### Required task
Locate each line of the material that contains "Identity", then return it.
++++ Supplied information ++++
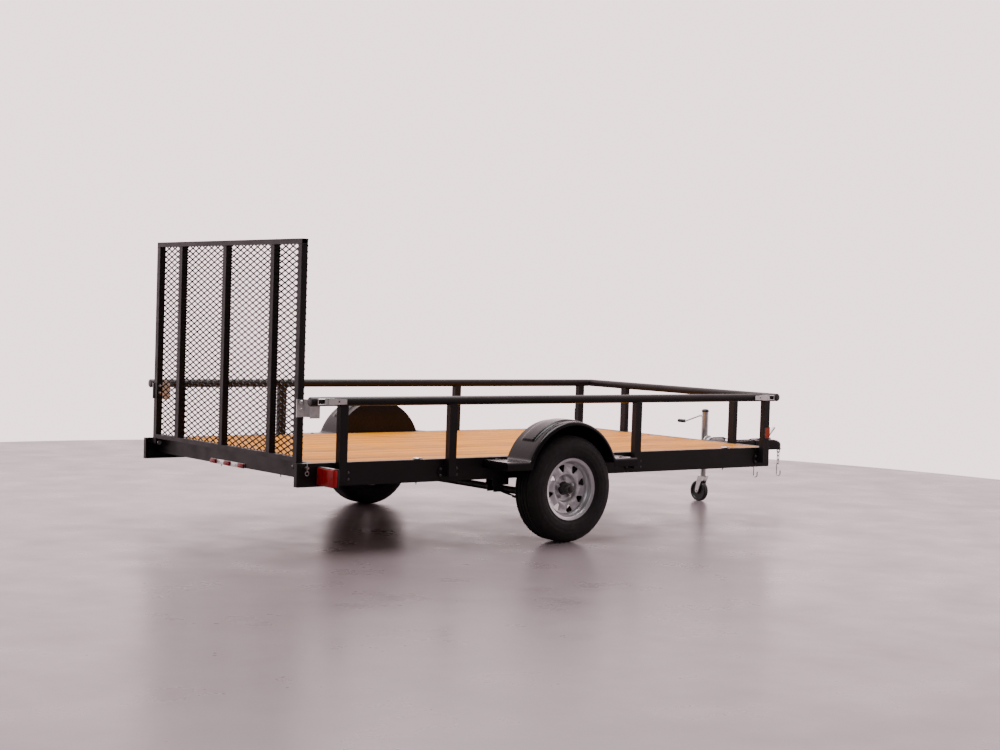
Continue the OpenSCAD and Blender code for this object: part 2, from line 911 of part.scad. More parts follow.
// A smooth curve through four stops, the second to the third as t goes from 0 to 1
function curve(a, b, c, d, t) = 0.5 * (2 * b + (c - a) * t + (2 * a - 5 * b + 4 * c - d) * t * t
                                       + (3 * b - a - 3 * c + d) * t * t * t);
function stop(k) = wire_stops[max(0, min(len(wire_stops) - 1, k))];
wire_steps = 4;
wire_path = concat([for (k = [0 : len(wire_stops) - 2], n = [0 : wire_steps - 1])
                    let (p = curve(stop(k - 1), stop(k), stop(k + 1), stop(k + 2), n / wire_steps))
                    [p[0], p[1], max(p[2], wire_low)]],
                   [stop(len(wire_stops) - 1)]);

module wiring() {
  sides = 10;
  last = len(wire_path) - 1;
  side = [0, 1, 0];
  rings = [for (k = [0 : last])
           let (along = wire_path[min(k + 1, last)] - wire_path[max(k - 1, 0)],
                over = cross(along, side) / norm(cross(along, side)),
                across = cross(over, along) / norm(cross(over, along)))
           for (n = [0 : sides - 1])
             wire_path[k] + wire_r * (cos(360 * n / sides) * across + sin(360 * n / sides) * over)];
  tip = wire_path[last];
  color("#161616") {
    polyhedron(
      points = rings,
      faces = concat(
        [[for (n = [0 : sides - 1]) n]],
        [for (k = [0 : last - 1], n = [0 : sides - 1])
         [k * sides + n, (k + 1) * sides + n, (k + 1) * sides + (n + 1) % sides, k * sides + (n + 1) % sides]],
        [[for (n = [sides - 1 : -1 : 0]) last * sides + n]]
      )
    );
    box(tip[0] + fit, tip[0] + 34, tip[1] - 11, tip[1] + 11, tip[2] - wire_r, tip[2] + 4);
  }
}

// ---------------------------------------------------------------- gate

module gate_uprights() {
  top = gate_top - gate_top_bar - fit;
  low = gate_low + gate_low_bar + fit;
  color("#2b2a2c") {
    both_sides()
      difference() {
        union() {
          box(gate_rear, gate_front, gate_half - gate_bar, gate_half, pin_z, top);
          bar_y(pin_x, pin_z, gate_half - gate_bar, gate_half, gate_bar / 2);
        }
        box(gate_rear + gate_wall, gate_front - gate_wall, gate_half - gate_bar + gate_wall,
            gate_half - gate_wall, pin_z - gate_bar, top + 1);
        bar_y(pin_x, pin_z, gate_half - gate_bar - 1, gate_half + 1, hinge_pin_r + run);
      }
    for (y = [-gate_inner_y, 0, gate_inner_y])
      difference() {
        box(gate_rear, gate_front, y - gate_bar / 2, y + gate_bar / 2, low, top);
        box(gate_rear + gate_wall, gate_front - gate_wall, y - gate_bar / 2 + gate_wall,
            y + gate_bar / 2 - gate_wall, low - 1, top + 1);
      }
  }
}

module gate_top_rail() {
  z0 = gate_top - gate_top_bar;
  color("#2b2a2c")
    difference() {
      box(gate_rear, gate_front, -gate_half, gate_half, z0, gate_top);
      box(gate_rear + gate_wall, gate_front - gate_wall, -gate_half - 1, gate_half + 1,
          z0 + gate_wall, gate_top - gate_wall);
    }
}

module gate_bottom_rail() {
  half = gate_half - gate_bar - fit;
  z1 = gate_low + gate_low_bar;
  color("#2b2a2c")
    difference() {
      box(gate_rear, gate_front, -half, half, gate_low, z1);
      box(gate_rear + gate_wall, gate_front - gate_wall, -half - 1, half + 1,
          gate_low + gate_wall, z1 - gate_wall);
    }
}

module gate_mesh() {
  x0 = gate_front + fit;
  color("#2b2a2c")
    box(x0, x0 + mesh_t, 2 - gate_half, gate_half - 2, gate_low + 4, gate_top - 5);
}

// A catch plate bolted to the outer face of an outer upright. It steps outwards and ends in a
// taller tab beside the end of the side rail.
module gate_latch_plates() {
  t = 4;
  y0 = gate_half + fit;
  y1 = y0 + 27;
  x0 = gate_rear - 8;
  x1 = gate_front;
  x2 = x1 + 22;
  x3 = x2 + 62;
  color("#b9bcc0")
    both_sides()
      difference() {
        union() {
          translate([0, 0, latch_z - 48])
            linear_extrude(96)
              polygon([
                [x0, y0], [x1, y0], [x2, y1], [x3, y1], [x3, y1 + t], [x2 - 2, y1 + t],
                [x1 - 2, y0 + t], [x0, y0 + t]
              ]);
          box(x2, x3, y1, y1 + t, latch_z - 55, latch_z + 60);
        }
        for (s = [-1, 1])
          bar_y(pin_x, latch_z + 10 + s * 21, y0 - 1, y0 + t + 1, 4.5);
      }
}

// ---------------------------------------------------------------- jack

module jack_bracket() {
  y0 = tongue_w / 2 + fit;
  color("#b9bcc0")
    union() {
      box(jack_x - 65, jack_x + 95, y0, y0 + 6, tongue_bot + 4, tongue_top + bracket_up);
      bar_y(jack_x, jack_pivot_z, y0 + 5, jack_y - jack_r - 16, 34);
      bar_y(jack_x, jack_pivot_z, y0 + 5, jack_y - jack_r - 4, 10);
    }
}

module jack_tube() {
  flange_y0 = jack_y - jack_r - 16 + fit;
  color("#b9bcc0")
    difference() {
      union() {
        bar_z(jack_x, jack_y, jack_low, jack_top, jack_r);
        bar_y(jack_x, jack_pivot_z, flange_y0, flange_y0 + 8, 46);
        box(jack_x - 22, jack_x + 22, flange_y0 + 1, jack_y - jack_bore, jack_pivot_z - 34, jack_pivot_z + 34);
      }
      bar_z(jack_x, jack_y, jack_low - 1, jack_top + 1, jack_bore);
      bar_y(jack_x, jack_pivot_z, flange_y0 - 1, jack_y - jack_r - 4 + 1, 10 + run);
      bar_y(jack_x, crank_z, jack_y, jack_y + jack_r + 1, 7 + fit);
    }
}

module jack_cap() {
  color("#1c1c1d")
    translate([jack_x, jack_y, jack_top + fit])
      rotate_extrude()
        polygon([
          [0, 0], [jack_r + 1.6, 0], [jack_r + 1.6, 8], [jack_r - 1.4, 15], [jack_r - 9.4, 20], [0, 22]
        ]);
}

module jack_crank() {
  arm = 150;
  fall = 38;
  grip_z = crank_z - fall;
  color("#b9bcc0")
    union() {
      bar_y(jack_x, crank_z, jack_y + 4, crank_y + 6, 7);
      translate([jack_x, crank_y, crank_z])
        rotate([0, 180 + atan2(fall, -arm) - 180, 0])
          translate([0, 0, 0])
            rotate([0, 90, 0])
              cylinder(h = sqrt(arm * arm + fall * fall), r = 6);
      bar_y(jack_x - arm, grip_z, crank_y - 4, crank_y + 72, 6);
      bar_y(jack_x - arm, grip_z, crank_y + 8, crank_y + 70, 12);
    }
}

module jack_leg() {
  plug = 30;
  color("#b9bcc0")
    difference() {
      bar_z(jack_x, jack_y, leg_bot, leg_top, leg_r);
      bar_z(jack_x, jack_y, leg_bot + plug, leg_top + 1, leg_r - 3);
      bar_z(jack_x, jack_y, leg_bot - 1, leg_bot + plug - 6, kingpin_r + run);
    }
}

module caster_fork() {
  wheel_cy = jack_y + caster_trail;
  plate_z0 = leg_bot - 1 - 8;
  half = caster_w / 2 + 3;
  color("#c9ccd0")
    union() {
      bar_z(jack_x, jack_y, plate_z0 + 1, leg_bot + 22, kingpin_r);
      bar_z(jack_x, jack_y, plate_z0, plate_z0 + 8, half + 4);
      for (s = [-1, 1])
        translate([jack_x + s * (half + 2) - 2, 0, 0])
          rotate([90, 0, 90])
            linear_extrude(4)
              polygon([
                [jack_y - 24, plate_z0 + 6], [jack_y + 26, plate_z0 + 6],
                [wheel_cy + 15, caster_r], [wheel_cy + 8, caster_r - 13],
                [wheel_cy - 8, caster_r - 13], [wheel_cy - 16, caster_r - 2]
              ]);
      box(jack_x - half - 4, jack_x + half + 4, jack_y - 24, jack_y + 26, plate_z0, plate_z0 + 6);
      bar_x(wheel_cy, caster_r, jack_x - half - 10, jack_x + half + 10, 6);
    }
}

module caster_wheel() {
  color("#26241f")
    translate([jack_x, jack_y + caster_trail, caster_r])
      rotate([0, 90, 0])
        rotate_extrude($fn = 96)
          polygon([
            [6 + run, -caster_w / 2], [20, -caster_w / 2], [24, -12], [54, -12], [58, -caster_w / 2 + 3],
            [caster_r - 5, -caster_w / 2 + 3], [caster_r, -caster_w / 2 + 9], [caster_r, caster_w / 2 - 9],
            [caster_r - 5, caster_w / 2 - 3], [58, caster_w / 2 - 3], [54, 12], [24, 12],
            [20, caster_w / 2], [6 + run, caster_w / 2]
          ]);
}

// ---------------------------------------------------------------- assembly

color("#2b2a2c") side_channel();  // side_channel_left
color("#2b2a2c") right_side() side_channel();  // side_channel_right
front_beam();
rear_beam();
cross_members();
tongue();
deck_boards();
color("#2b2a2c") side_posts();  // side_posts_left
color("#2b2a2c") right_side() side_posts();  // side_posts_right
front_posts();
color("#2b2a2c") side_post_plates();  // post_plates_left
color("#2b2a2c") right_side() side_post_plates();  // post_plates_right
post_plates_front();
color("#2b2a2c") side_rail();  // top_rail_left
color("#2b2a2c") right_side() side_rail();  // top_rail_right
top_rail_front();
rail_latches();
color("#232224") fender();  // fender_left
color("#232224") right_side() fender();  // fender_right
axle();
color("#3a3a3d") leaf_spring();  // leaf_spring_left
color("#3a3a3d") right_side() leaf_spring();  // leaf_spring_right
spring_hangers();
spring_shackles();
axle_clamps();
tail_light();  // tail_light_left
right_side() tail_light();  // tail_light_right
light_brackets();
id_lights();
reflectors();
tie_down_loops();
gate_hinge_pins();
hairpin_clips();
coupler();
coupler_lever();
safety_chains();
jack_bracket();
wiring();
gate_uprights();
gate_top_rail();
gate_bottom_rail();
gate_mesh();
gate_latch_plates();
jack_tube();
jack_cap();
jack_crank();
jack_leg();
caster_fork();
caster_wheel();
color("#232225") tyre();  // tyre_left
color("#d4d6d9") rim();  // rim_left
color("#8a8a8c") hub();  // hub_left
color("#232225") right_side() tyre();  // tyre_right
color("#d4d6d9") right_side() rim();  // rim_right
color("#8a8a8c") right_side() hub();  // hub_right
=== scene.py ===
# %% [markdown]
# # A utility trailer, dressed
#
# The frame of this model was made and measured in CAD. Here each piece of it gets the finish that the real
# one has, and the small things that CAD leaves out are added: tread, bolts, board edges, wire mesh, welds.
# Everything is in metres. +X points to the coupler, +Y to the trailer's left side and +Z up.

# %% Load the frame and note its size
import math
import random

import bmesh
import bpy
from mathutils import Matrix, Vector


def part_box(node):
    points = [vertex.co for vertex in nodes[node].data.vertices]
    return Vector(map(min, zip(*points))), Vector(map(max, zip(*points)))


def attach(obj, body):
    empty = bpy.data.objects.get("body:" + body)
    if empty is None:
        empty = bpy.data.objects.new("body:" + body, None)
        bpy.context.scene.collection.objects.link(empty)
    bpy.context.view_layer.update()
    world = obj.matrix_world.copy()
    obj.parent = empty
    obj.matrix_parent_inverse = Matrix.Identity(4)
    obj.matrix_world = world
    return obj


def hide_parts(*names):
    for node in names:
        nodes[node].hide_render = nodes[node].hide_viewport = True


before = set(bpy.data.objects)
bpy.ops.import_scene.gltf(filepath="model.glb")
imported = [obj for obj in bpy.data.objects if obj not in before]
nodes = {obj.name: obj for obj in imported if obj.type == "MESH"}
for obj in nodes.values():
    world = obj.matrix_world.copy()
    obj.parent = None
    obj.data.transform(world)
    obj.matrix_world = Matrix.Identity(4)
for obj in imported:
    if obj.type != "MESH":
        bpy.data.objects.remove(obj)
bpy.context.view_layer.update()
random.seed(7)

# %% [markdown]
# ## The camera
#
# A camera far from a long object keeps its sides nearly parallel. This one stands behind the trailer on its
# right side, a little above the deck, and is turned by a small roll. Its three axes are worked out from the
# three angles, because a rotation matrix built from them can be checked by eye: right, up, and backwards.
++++
### Output of the task
    obj.matrix_parent_inverse = Matrix.Identity(4)
    obj.matrix_world = Matrix.Identity(4)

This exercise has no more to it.